Even without Billy Packer calling the games for CBS, the Big Dance has a way of curtailing procreation. “My idea of enjoying the NCAA tournament involves macrobrews and fried food. It doesn’t involve a frozen bag of peas on my balls,” protests Deuce Of Davenport‘s Mustafa Redonkulous after reading the following item from the Cleveland Plain-Dealer‘s John Campanelli.
The NCAA tournament’s first round, which features 32 games in two days, makes for great drama, great television and office pools. It also makes for a great time ” perhaps the best of the year ” to be sterilized. It’s March soreness, baby.

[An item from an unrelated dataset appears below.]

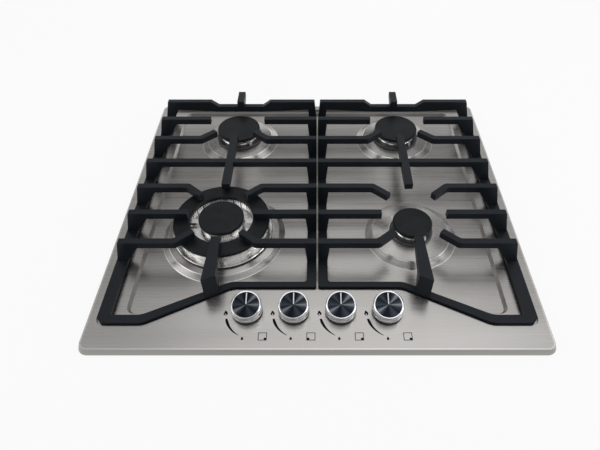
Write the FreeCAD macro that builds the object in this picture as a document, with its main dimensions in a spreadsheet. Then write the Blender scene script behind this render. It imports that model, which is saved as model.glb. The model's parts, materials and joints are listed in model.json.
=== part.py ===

And more guys are realizing it.
“I’m booked up,” said Dr. J. Stephen Jones, chairman of regional urology at the Cleveland Clinic’s Glickman Urological and Kidney Institute. “My schedule on that part of the month filled up very quickly. It filled up ahead of time.”
Scheduling the procedure to coincide with hoops hoopla makes perfect sense, says Jones, who has done more than 2,000 vasectomies.
First off, the demographics match. The men getting snipped, usually in their 30s and 40s, are typical March Madness fans.
“If they’re going to have a day off, it might as well be on a day when they would want to be watching basketball, as opposed to watching ‘Oprah,’ ” Jones said.
It’s the kind of story papers and blogs around the country can’t resist. Especially if it’s regurgitatated every year.